* **EXERCISE REQUIREMENTS**:
Find and return each line containing "context".

═════ RAW DATA ═════

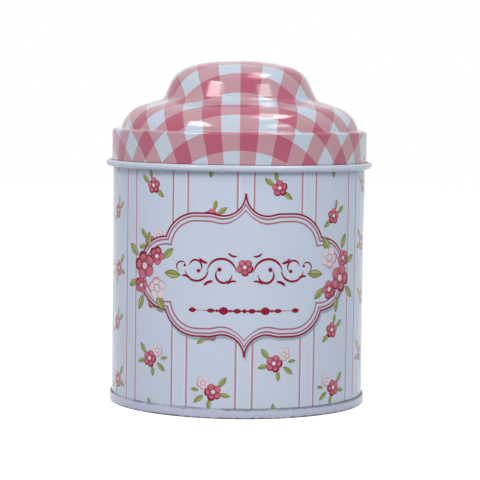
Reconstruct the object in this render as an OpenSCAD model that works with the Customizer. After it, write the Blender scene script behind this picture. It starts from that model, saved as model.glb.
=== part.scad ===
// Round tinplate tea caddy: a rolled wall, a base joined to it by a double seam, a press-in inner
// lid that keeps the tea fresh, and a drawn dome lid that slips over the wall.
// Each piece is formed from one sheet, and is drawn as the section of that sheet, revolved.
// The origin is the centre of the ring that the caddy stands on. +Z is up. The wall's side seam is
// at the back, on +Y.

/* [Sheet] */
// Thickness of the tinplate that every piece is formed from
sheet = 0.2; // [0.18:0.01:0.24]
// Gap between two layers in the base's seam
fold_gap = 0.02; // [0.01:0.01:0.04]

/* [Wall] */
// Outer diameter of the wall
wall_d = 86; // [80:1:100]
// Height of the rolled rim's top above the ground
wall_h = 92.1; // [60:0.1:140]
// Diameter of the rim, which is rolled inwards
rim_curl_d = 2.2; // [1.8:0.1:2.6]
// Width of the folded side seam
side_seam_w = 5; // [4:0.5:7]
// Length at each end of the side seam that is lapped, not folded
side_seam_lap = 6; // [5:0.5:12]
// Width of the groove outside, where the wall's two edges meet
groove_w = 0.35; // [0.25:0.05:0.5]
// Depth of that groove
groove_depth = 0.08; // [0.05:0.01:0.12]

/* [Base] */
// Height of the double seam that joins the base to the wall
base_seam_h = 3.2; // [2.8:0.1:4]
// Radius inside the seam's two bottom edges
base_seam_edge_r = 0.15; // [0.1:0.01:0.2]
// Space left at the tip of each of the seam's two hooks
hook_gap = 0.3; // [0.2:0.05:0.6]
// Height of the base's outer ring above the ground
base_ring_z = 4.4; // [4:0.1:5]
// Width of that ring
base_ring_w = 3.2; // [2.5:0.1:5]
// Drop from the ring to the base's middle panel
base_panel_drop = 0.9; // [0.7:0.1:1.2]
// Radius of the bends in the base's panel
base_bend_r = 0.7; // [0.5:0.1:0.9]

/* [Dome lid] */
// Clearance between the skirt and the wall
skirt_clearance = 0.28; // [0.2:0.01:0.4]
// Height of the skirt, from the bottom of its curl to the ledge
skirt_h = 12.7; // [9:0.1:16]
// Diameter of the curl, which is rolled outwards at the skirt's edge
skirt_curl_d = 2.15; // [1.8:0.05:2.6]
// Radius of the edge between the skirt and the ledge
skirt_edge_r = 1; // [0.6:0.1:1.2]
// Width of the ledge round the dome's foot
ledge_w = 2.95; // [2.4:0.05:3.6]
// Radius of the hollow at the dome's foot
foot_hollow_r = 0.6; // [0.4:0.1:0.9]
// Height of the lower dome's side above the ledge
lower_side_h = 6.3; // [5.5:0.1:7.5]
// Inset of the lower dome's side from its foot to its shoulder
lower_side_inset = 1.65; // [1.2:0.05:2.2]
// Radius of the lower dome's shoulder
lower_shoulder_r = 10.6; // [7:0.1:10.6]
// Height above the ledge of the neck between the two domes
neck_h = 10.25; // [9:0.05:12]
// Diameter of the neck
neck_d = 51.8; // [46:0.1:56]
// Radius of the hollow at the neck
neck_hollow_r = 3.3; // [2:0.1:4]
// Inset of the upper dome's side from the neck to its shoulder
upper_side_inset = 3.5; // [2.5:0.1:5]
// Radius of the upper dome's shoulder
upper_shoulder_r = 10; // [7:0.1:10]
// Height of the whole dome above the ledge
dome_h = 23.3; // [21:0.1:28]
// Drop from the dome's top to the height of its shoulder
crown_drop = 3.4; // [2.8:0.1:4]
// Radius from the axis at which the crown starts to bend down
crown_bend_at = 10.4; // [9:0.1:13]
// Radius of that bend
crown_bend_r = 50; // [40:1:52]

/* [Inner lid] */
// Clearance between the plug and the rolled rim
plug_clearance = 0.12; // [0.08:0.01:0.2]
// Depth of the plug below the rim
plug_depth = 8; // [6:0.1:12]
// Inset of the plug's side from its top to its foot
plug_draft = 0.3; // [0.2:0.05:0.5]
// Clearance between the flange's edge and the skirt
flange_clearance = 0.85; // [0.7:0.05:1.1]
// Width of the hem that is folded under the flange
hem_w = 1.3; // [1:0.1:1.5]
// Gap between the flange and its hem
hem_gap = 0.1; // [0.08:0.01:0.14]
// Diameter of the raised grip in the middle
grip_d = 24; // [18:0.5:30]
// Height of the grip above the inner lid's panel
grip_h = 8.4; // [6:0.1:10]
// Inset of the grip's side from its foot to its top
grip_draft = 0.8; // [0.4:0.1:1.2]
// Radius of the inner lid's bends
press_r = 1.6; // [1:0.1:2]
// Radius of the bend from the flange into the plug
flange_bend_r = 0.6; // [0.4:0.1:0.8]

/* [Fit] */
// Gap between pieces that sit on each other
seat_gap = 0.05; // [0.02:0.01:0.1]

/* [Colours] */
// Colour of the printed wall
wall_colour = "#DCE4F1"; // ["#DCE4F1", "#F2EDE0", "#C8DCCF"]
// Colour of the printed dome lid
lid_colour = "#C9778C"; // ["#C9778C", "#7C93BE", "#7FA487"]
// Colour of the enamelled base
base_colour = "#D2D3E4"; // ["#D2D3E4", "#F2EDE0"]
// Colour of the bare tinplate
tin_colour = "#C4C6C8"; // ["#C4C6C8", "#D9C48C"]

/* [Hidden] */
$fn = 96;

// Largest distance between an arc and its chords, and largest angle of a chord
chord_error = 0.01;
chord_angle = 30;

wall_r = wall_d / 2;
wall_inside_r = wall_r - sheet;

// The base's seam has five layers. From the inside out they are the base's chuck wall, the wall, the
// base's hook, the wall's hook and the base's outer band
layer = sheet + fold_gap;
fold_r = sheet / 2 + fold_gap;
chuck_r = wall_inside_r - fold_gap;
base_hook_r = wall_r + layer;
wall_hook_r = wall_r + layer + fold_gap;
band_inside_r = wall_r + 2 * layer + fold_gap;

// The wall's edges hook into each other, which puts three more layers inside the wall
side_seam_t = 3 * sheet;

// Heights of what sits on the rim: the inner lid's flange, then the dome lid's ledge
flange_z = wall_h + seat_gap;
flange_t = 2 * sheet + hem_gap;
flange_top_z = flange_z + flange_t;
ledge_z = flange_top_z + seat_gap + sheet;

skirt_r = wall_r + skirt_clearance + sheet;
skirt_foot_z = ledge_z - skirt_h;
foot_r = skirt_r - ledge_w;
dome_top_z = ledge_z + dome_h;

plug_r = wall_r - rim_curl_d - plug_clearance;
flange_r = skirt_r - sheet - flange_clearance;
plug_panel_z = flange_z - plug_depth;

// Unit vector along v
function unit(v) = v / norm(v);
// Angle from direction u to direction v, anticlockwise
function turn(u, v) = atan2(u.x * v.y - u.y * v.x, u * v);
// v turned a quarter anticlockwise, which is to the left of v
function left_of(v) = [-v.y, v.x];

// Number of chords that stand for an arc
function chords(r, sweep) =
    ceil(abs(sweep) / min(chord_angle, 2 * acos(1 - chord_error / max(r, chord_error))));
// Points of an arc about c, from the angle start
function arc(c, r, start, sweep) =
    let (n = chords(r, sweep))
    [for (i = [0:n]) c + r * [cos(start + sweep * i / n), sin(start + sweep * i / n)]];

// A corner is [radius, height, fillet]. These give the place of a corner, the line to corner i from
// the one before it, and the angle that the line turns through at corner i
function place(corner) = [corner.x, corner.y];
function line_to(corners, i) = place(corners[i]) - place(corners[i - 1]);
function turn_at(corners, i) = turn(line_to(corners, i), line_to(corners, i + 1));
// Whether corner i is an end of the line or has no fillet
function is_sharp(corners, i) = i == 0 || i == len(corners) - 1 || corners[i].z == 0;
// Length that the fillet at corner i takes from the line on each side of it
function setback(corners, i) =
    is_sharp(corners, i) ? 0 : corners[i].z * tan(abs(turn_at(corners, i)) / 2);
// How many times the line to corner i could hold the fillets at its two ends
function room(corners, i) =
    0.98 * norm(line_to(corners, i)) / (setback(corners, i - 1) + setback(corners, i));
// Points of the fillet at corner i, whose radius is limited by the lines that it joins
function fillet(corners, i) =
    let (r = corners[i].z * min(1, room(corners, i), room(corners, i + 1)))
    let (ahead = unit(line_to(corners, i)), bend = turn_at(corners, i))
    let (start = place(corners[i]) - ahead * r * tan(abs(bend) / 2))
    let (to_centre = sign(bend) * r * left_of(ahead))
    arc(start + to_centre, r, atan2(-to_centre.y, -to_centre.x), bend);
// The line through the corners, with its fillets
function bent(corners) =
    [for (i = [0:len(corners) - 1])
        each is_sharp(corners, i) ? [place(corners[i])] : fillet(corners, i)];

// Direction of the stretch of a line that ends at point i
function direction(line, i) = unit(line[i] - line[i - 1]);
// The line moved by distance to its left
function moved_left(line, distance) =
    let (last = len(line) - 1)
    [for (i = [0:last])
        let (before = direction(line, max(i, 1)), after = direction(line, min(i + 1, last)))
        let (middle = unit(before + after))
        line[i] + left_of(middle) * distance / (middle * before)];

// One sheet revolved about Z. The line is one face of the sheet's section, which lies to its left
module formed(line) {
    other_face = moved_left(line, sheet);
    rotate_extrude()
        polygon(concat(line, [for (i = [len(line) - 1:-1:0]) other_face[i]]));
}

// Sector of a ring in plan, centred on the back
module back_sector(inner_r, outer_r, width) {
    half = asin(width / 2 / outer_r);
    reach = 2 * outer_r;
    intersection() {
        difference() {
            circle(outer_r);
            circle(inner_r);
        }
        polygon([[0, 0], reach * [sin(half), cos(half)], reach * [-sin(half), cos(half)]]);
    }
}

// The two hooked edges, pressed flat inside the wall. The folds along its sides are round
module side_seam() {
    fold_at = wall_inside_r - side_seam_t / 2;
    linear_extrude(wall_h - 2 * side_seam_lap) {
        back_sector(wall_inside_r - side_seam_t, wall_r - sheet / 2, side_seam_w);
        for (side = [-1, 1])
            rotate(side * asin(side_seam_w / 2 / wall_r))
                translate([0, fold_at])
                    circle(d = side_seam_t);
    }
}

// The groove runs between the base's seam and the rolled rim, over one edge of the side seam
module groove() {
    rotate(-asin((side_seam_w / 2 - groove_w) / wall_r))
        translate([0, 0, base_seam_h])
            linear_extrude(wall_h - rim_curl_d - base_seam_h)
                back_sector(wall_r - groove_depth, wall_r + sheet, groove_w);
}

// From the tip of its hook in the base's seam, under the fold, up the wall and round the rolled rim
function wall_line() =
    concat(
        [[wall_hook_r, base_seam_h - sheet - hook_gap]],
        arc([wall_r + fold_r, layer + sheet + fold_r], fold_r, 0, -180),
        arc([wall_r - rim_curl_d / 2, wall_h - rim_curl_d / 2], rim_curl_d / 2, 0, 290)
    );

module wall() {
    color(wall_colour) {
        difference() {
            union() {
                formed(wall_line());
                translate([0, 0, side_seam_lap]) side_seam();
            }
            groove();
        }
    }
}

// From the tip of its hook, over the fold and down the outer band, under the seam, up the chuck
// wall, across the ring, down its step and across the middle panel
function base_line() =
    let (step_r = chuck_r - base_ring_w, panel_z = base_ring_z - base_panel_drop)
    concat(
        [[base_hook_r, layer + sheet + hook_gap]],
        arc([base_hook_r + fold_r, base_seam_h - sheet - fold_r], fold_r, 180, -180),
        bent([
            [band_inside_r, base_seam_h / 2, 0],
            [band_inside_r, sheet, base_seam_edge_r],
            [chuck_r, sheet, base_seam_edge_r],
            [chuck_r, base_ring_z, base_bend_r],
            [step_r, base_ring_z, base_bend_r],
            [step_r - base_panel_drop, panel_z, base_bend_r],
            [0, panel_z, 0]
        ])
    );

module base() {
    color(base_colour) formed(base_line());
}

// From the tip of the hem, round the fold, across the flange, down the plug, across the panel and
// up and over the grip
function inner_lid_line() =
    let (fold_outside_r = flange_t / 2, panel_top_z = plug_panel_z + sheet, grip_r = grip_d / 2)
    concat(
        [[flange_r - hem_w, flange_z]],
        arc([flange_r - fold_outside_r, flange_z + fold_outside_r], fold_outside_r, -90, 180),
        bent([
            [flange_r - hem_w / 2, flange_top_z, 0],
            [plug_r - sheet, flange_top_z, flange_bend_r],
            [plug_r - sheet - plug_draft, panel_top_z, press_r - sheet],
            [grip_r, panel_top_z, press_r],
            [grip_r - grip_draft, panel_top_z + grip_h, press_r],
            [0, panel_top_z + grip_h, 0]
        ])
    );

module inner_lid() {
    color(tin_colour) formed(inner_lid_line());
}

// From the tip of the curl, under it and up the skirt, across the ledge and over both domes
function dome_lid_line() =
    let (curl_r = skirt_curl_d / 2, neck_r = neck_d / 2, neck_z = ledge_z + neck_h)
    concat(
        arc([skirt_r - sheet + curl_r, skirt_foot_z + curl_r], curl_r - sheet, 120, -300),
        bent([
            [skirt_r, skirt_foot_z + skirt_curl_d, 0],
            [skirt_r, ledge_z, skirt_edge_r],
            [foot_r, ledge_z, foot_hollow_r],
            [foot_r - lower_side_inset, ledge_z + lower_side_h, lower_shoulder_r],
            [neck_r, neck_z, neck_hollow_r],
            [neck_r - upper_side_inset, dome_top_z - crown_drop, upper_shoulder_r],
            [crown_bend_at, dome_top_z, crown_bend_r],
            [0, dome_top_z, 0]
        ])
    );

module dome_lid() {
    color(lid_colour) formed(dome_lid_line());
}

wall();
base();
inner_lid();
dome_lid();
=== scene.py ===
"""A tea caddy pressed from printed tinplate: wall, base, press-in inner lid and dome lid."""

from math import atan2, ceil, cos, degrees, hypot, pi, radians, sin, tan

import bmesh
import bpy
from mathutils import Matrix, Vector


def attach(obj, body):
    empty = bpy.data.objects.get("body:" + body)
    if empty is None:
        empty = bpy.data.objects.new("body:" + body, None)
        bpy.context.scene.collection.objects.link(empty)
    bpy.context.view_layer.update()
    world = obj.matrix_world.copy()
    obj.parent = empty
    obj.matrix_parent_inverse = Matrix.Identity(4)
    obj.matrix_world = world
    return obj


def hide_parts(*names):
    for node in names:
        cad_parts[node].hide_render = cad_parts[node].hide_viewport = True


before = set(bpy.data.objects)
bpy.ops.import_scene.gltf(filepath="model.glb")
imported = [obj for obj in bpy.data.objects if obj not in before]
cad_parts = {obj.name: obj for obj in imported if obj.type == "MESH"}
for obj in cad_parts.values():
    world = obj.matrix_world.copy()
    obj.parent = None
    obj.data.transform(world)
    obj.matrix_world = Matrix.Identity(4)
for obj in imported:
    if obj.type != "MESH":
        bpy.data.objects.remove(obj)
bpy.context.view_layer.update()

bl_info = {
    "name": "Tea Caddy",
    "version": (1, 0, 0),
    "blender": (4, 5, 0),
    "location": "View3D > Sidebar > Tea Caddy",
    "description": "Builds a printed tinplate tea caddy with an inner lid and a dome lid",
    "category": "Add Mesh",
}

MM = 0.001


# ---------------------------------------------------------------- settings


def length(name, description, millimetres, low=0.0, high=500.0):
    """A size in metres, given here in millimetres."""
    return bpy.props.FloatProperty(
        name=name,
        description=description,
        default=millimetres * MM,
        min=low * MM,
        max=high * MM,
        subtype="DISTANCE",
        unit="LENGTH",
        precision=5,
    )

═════
═════ RAW DATA ═════

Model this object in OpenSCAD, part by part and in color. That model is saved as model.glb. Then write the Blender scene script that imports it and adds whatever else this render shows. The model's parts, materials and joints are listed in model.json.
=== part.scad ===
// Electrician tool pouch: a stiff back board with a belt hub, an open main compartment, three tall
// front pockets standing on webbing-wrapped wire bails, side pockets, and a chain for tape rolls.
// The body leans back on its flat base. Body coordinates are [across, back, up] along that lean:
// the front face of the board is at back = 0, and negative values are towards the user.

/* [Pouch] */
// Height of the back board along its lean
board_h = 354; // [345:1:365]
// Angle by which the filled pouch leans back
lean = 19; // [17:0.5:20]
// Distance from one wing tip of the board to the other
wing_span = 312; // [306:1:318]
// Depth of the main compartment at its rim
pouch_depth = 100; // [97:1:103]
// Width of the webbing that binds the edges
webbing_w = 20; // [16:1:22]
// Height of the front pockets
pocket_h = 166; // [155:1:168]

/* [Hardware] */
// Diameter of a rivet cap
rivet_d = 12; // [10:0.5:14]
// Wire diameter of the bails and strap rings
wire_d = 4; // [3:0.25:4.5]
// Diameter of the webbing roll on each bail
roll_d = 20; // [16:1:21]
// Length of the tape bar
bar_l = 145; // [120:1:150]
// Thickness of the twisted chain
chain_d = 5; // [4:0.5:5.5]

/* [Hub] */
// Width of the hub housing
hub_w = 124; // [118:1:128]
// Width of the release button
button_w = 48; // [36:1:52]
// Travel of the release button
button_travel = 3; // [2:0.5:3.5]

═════

* **TASK SOLUTION**:
        bpy.context.scene.collection.objects.link(empty)
    bpy.context.view_layer.update()
bpy.context.view_layer.update()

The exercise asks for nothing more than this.